The mobile phone accessory company Incipio launched a line of iPhone cases featuring Baron's art in December 2017.

On January 1, 2016, Vans launched a collections of sneakers featuring Baron Von Fancy's designs.

===Billboards and public work===
For the past five years, Baron Von Fancy has created billboards in the SoHo neighborhood and elsewhere in New York City.

Murals with some of Baron Von Fancy's phrases were shown in Paris at Colette, in "A Thing Called Love," a show that opened in February 2013.

===Exhibitions and multimedia art===
His work has been displayed in France and in the United States.

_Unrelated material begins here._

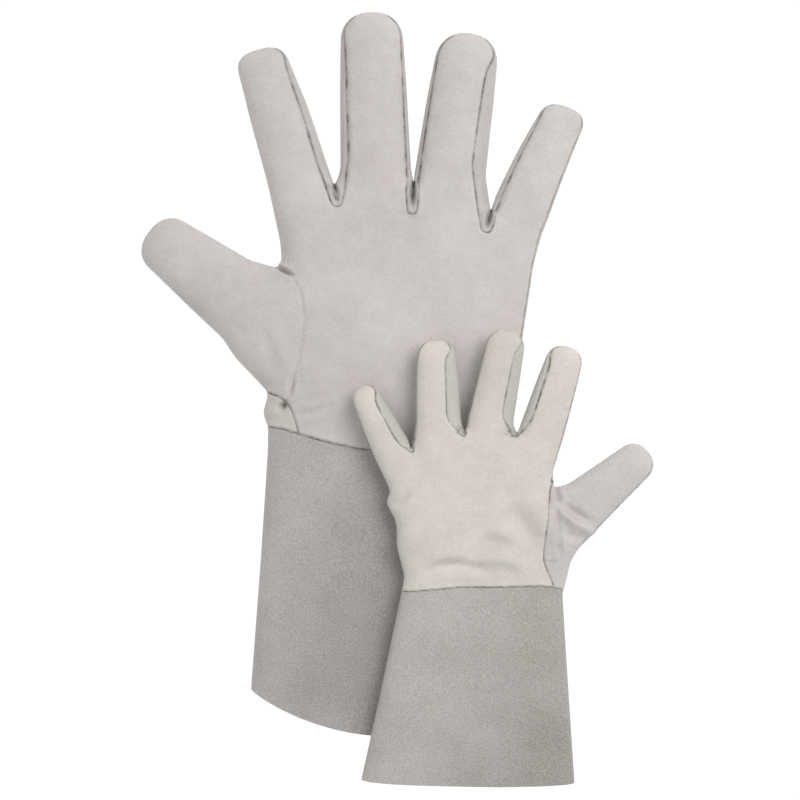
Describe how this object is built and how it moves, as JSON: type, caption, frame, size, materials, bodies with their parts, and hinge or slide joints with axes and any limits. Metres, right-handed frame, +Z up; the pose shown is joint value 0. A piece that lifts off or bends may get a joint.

Colette invited Baron Von Fancy to create "A Thing Called Love," a show held at their flagship location in Paris and featured a range of his artwork.

===Origin of the name===
In an interview with Vanity Fair, Baron Von Fancy has said that his artistic name evolved from his college nickname "Fancy-pants," which itself had originated from his collection of vintage Versace jeans.

===Phrases===
A hallmark of Baron Von Fancy's style is the use of common, English language phrases. Critics have described these phrases as "poignant," "playful," "clever," "bold," "poetic," and "reminiscent of the classic, hand-painted billboards that populated New York in the 1950s and 1960s."